A traffic controller at a constructing site is reflected on a stock quotation board at a brokerage in Tokyo October 1, 2013.
An unexpected surge in U.S. jobs growth during October boosted the dollar and sent U.S. Treasury bonds sharply lower on Friday by raising expectations the Federal Reserve could begin scaling back its economic stimulus as soon as December.
 
The Commerce Department said there was no "discernible" impact on payrolls from the 16-day federal government shutdown last month.

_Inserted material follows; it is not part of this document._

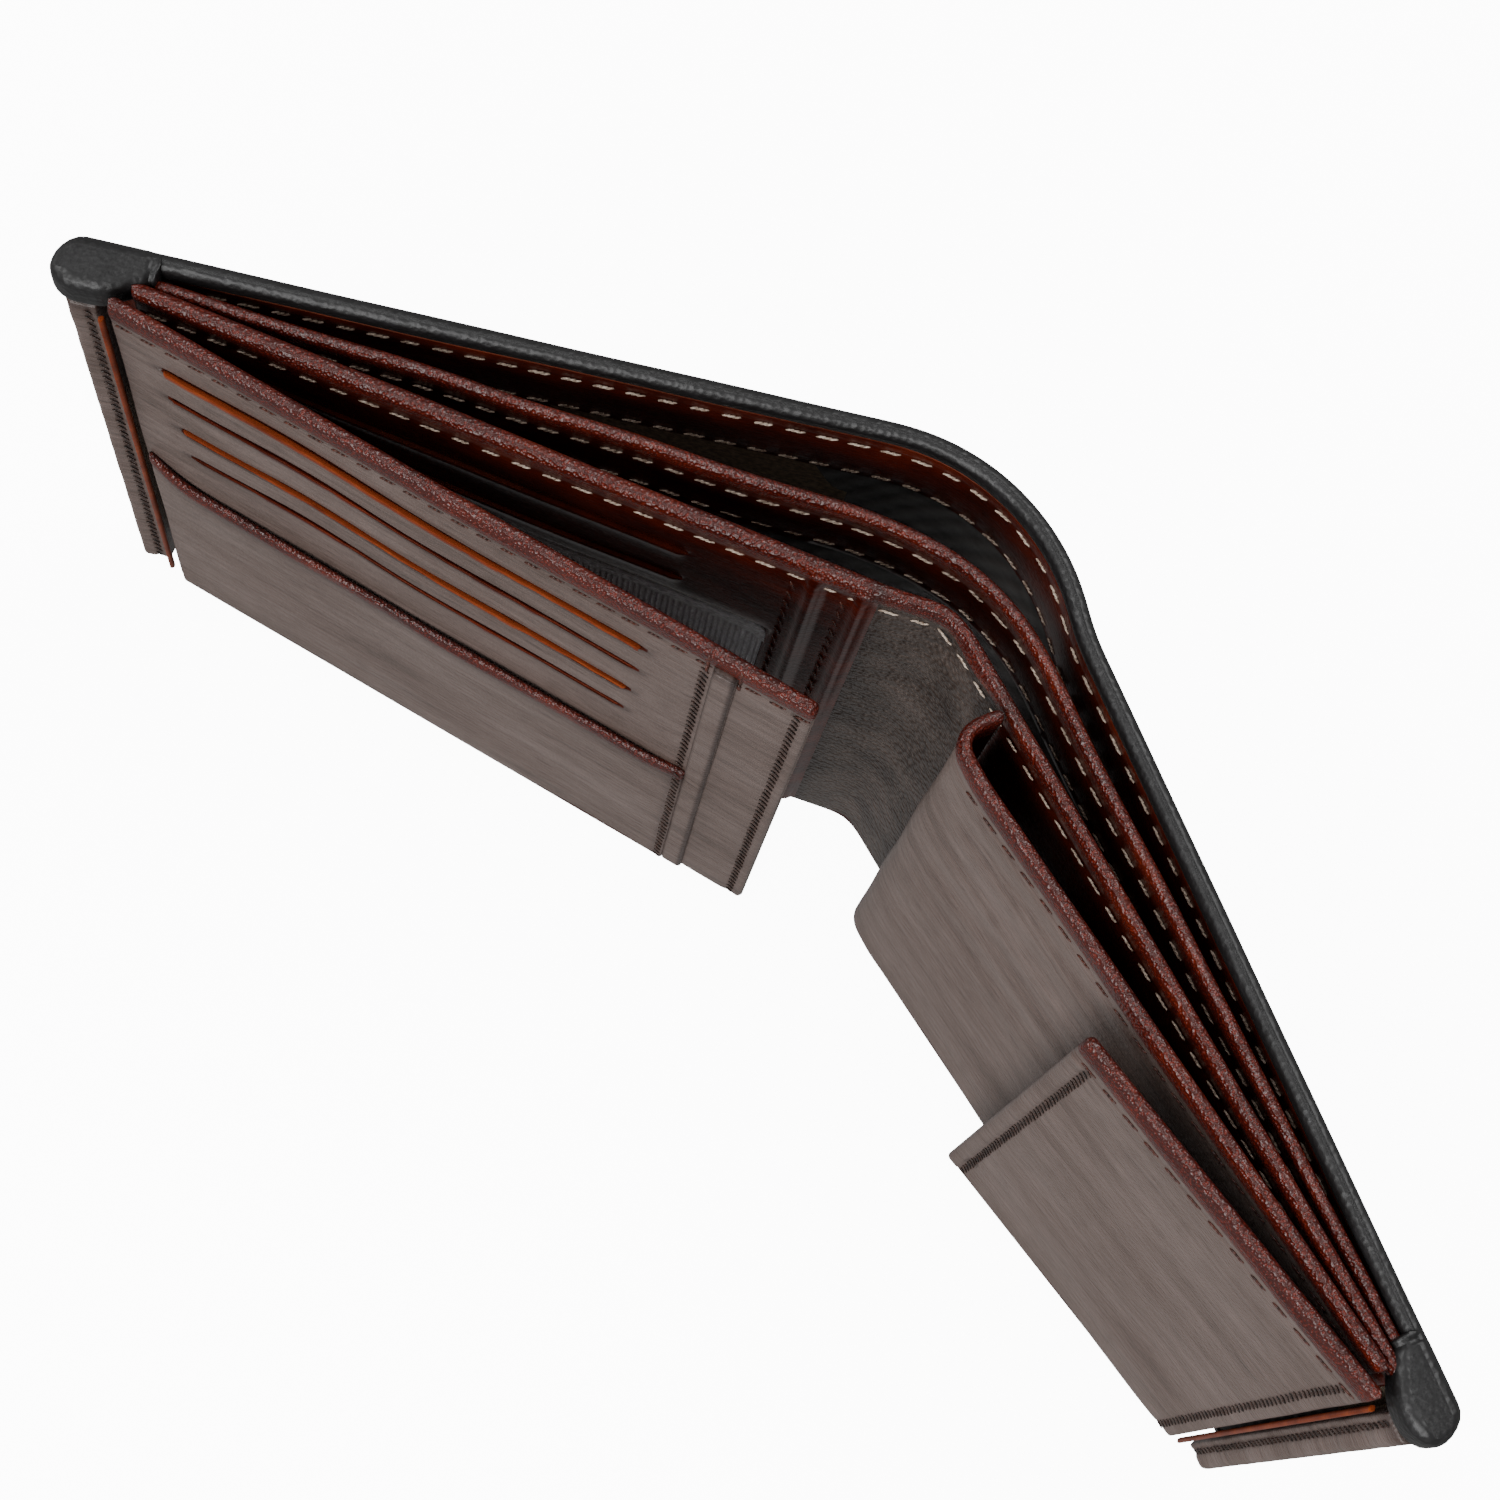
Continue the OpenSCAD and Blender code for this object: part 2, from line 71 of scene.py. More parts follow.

Employers added 204,000 new jobs, well above forecasts of 125,000, but the unemployment rate rose to 7.3 percent.
 
The department also revised upward by 60,000 its previous payroll reports for September and August.
 
"It's an impressively strong jobs number in the face of a government shutdown and underlying weakness in the U.S. economy," said Richard Franulovich, senior currency strategist at Westpac. "I have been dismissive of a December taper from the Federal Reserve, and now it looks like a possibility."
 
The dollar rose broadly, reversing a recent trend in which it has fallen on speculation the Fed would not start reducing its $85 billion a month in bond purchases until next year.
 
A Fed cutback at a time when the European Central Bank and Bank of Japan are in easing mode would boost the dollar's appeal.
 
U.S. stocks rose, shaking off an initial drop in futures after the unexpectedly strong payrolls report increased chances the Fed could soon scale back its stimulus, which has helped propel U.S. equities to record highs this year.
 
The dollar index .DXY, which tracks the greenback versus a basket of six currencies, rose 0.61 percent to 81.338, edging back toward a near two-month high of 81.46 on Thursday.
 
The euro fell 0.57 percent to $1.3341, having hit a session low of $1.3355, according to Reuters data.
 
U.S. Treasury prices fell. The benchmark 10-year U.S. Treasury note was down 36/32 in price to yield 2.7439 percent.
 
The Dow Jones industrial average .DJI was up 78.73 points, or 0.50 percent, at 15,672.71. The Standard & Poor's 500 Index .SPX was up 11.28 points, or 0.65 percent, at 1,758.43. The Nasdaq Composite Index .IXIC was up 38.86 points, or 1.01 percent, at 3,896.19.
 
In Europe, the pan-regional FTSEurofirst 300 index .FTEU3 fell 0.21 percent to 1,294.28. MSCI's all-country world index .MIWD00000PUS lost 0.12 percent.
 
Brent crude oil steadied under $104 a barrel, close to its lowest since early July, as Western powers stepped up efforts to reach a deal with Iran over its nuclear program that could provide some relief from sanctions.
 
Brent was up 34 cents at $103.80 a barrel. U.S. oil was up 2 cents at $94.22 a barrel.